_WHAT IS NEEDED_
Extract every line of the material below and reproduce it faithfully.

§

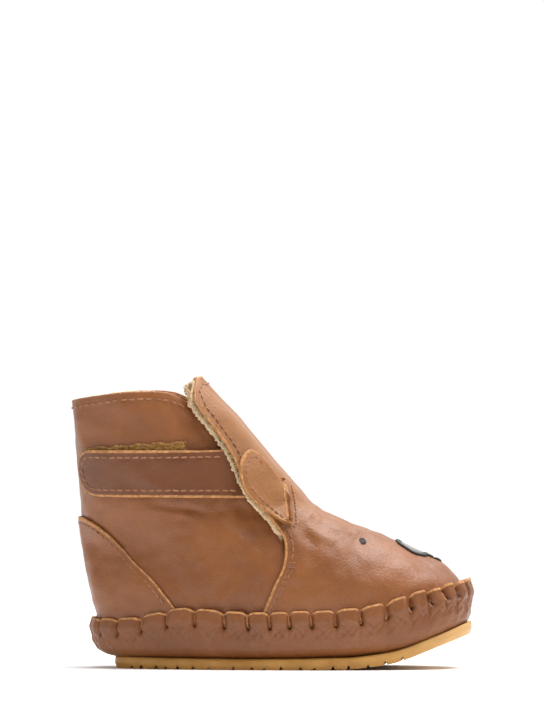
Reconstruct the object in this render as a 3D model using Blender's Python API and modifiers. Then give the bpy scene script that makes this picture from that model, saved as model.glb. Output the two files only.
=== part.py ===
"""Baby bootie: gum outsole, gathered moccasin tray, vamp, quarter, tilting front flap and two peel-open straps.

Row frame in metres: +X to the toe, +Z up, origin under the middle of the sole. The outer side is -Y.
Every layer is an offset of one skin: a stack of level sections, each an egg-shaped superellipse.
"""
import bpy
import bmesh
import numpy as np
from mathutils import Matrix, Vector

MM = 0.001

# ---- driving dimensions, millimetres -------------------------------------------------------------
LENGTH_GROW = 1.0          # stretches every lengthwise station
WIDTH_GROW = 1.0           # stretches every half width
LEATHER = 1.2              # leather thickness
FLEECE = 2.0               # lining pile thickness
GAP = 0.3                  # air left between neighbouring layers
WING_LIFT = 5.0            # how far the flap's free edges stand off the quarter
SEAM_LIFT = 1.7            # how far the vamp stands off where it laps the quarter
SOLE_T = 4.3               # outsole thickness
SOLE_HALF = 27.5           # outsole half width
TRAY_HALF = 31.2           # tray half width
WALL = 1.3                 # tray leather with its lining
GROOVE_W = 1.3             # sole groove width
GROOVE_H = 1.1             # sole groove height
THREAD_R = 0.28            # sewing thread radius
WING_REACH = WING_LIFT + 2 * (LEATHER - 1.2)     # free edges stand off more over thicker leather
STRAP_FLOAT = WING_REACH - 2 * LEATHER - 0.3     # strap's inner face above the quarter, tucked under the flap
TAPE_T = 0.65              # hook tape thickness
PATCH_T = 0.8              # loop patch thickness
TIP_ANGLE = 2.84           # where the strap's round tip ends, radians round the heel
AXIS_BACK = 1.6            # strap's fold line behind the flap's edge
CREASE = (15.2, 60.6)      # flap's fold at the ridge
TACK = (5.2, 36.6)         # lower end of the flap's free edge
ORIGIN_X = 0.66            # brings the middle of the whole part over the origin
SECTION_POWER = 0.7        # below 1 squares the sections

# stations: height, then position at that height
BACK = [(10, -60.8), (14, -61.5), (20, -62.3), (24, -63.8), (31, -65.6), (42, -67.2), (54, -68.8), (60, -69.4),
        (78, -70.9), (94, -72.3), (106, -73)]
FRONT = [(10, 68.2), (14, 68.5), (22, 68.6), (26, 68), (31.2, 66.6), (34.1, 63.7), (37, 61.2), (39.8, 56.5),
         (42.7, 48.8), (45.6, 43.2), (48.4, 35.7), (51.3, 29.6), (54.2, 23.9), (57, 18.8), (60.6, 15.2),
         (65.7, 9.9), (71.4, 3.8), (77.1, -1.6), (82.9, -6.3), (88.6, -11.3), (94.4, -17), (100.1, -23.5),
         (106, -29.5)]
HALF = [(10, 26.6), (14, 27.2), (20, 27.5), (28, 28), (36, 27), (44, 25.4), (52, 24), (62, 23.2), (78, 22.8),
        (94, 23.2), (106, 23.4)]
EGG = [(14, 0.12), (26, 0.11), (40, 0.06), (52, 0.0), (70, -0.04), (106, -0.05)]
# free edge of the flap above the tack, side seam below it: height, station
EDGE = [(10, -5.5), (21.2, -1.6), (30, 2.2), (36.6, 5.2), (41, 5.7), (45.9, 5.0), (51, 1.2), (56.8, -4.4),
        (61.8, -8.3), (67.6, -11.4), (78, -16.5), (86.3, -21.5), (93.7, -26.4), (100, -28.6), (106, -30.5)]
LIFT = [(30, 1.7), (36.6, 1.7), (46, 2.6), (54, 4.0), (60, 5.0), (106, 5.0)]
TRAY_TOP = [(-66, 17.8), (-52, 17.8), (-33, 21), (-10, 20), (15, 20.6), (33, 21.6), (42, 23), (50, 26.0),
            (57, 28), (63, 29.4), (71, 31.2)]
SPRING = [(30, 0), (44.7, 2.5), (57.2, 7.2), (70.1, 12.4), (80, 16.5)]
COLLAR = [(0, 95.1), (0.35, 97.4), (0.6, 98.7), (0.84, 100.1), (0.92, 98.8), (1, 94)]
COUNTER = [(0, 53.8), (0.2, 51.5), (0.38, 46.6), (0.56, 37.3), (0.74, 29.1), (0.9, 20), (1, 16.5)]
EAR_RIM = [(5.3, 68.6), (-2.0, 76.4), (-6.3, 78.4), (-9.1, 76.2), (-10.3, 72.3), (-10.3, 67), (-7.9, 61.4),
           (-1, 56.2), (7.7, 52.5)]
GROOVES = (-50, -44, -37.5, -33, -26, -20, -13, -8.5, -2, 4, 11, 16, 22.5, 28, 35, 41)

COLLECTION = "baby_bootie"
MATERIALS = {
    "tan_leather": ((0.29, 0.115, 0.052), 0.55),
    "raw_leather": ((0.62, 0.34, 0.13), 0.75),
    "gum_rubber": ((0.52, 0.24, 0.055), 0.6),
    "fleece": ((0.75, 0.62, 0.42), 0.95),
    "board": ((0.45, 0.38, 0.3), 0.85),
    "foam": ((0.8, 0.78, 0.72), 0.9),
    "hook_tape": ((0.1, 0.06, 0.04), 0.7),
    "loop_pile": ((0.36, 0.17, 0.04), 0.95),
    "thread": ((0.62, 0.36, 0.24), 0.7),
    "black_thread": ((0.015, 0.014, 0.014), 0.6),
    "grey_felt": ((0.14, 0.13, 0.12), 0.85),
}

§

_COMPLETE OUTPUT_
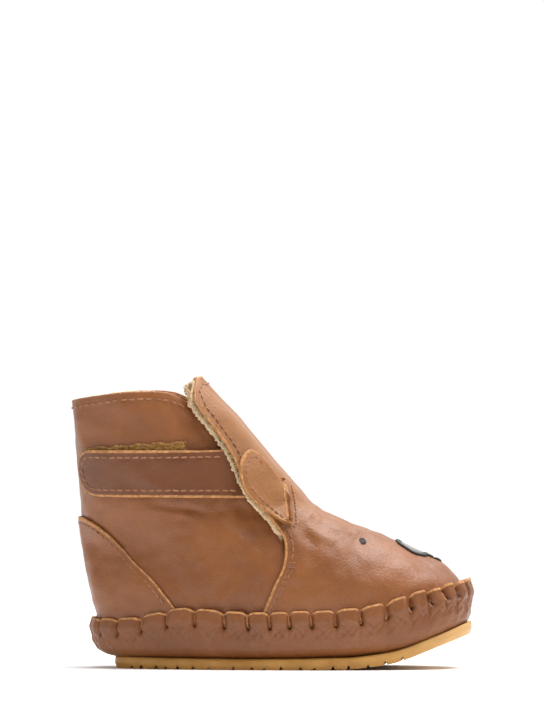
Reconstruct the object in this render as a 3D model using Blender's Python API and modifiers. Then give the bpy scene script that makes this picture from that model, saved as model.glb. Output the two files only.
=== part.py ===
"""Baby bootie: gum outsole, gathered moccasin tray, vamp, quarter, tilting front flap and two peel-open straps.

Row frame in metres: +X to the toe, +Z up, origin under the middle of the sole. The outer side is -Y.
Every layer is an offset of one skin: a stack of level sections, each an egg-shaped superellipse.
"""
import bpy
import bmesh
import numpy as np
from mathutils import Matrix, Vector

MM = 0.001

# ---- driving dimensions, millimetres -------------------------------------------------------------
LENGTH_GROW = 1.0          # stretches every lengthwise station
WIDTH_GROW = 1.0           # stretches every half width
LEATHER = 1.2              # leather thickness
FLEECE = 2.0               # lining pile thickness
GAP = 0.3                  # air left between neighbouring layers
WING_LIFT = 5.0            # how far the flap's free edges stand off the quarter
SEAM_LIFT = 1.7            # how far the vamp stands off where it laps the quarter
SOLE_T = 4.3               # outsole thickness
SOLE_HALF = 27.5           # outsole half width
TRAY_HALF = 31.2           # tray half width
WALL = 1.3                 # tray leather with its lining
GROOVE_W = 1.3             # sole groove width
GROOVE_H = 1.1             # sole groove height
THREAD_R = 0.28            # sewing thread radius
WING_REACH = WING_LIFT + 2 * (LEATHER - 1.2)     # free edges stand off more over thicker leather
STRAP_FLOAT = WING_REACH - 2 * LEATHER - 0.3     # strap's inner face above the quarter, tucked under the flap
TAPE_T = 0.65              # hook tape thickness
PATCH_T = 0.8              # loop patch thickness
TIP_ANGLE = 2.84           # where the strap's round tip ends, radians round the heel
AXIS_BACK = 1.6            # strap's fold line behind the flap's edge
CREASE = (15.2, 60.6)      # flap's fold at the ridge
TACK = (5.2, 36.6)         # lower end of the flap's free edge
ORIGIN_X = 0.66            # brings the middle of the whole part over the origin
SECTION_POWER = 0.7        # below 1 squares the sections

# stations: height, then position at that height
BACK = [(10, -60.8), (14, -61.5), (20, -62.3), (24, -63.8), (31, -65.6), (42, -67.2), (54, -68.8), (60, -69.4),
        (78, -70.9), (94, -72.3), (106, -73)]
FRONT = [(10, 68.2), (14, 68.5), (22, 68.6), (26, 68), (31.2, 66.6), (34.1, 63.7), (37, 61.2), (39.8, 56.5),
         (42.7, 48.8), (45.6, 43.2), (48.4, 35.7), (51.3, 29.6), (54.2, 23.9), (57, 18.8), (60.6, 15.2),
         (65.7, 9.9), (71.4, 3.8), (77.1, -1.6), (82.9, -6.3), (88.6, -11.3), (94.4, -17), (100.1, -23.5),
         (106, -29.5)]
HALF = [(10, 26.6), (14, 27.2), (20, 27.5), (28, 28), (36, 27), (44, 25.4), (52, 24), (62, 23.2), (78, 22.8),
        (94, 23.2), (106, 23.4)]
EGG = [(14, 0.12), (26, 0.11), (40, 0.06), (52, 0.0), (70, -0.04), (106, -0.05)]
# free edge of the flap above the tack, side seam below it: height, station
EDGE = [(10, -5.5), (21.2, -1.6), (30, 2.2), (36.6, 5.2), (41, 5.7), (45.9, 5.0), (51, 1.2), (56.8, -4.4),
        (61.8, -8.3), (67.6, -11.4), (78, -16.5), (86.3, -21.5), (93.7, -26.4), (100, -28.6), (106, -30.5)]
LIFT = [(30, 1.7), (36.6, 1.7), (46, 2.6), (54, 4.0), (60, 5.0), (106, 5.0)]
TRAY_TOP = [(-66, 17.8), (-52, 17.8), (-33, 21), (-10, 20), (15, 20.6), (33, 21.6), (42, 23), (50, 26.0),
            (57, 28), (63, 29.4), (71, 31.2)]
SPRING = [(30, 0), (44.7, 2.5), (57.2, 7.2), (70.1, 12.4), (80, 16.5)]
COLLAR = [(0, 95.1), (0.35, 97.4), (0.6, 98.7), (0.84, 100.1), (0.92, 98.8), (1, 94)]
COUNTER = [(0, 53.8), (0.2, 51.5), (0.38, 46.6), (0.56, 37.3), (0.74, 29.1), (0.9, 20), (1, 16.5)]
EAR_RIM = [(5.3, 68.6), (-2.0, 76.4), (-6.3, 78.4), (-9.1, 76.2), (-10.3, 72.3), (-10.3, 67), (-7.9, 61.4),
           (-1, 56.2), (7.7, 52.5)]
GROOVES = (-50, -44, -37.5, -33, -26, -20, -13, -8.5, -2, 4, 11, 16, 22.5, 28, 35, 41)

COLLECTION = "baby_bootie"
MATERIALS = {
    "tan_leather": ((0.29, 0.115, 0.052), 0.55),
    "raw_leather": ((0.62, 0.34, 0.13), 0.75),
    "gum_rubber": ((0.52, 0.24, 0.055), 0.6),
    "fleece": ((0.75, 0.62, 0.42), 0.95),
    "board": ((0.45, 0.38, 0.3), 0.85),
    "foam": ((0.8, 0.78, 0.72), 0.9),
    "hook_tape": ((0.1, 0.06, 0.04), 0.7),
    "loop_pile": ((0.36, 0.17, 0.04), 0.95),
    "thread": ((0.62, 0.36, 0.24), 0.7),
    "black_thread": ((0.015, 0.014, 0.014), 0.6),
    "grey_felt": ((0.14, 0.13, 0.12), 0.85),
}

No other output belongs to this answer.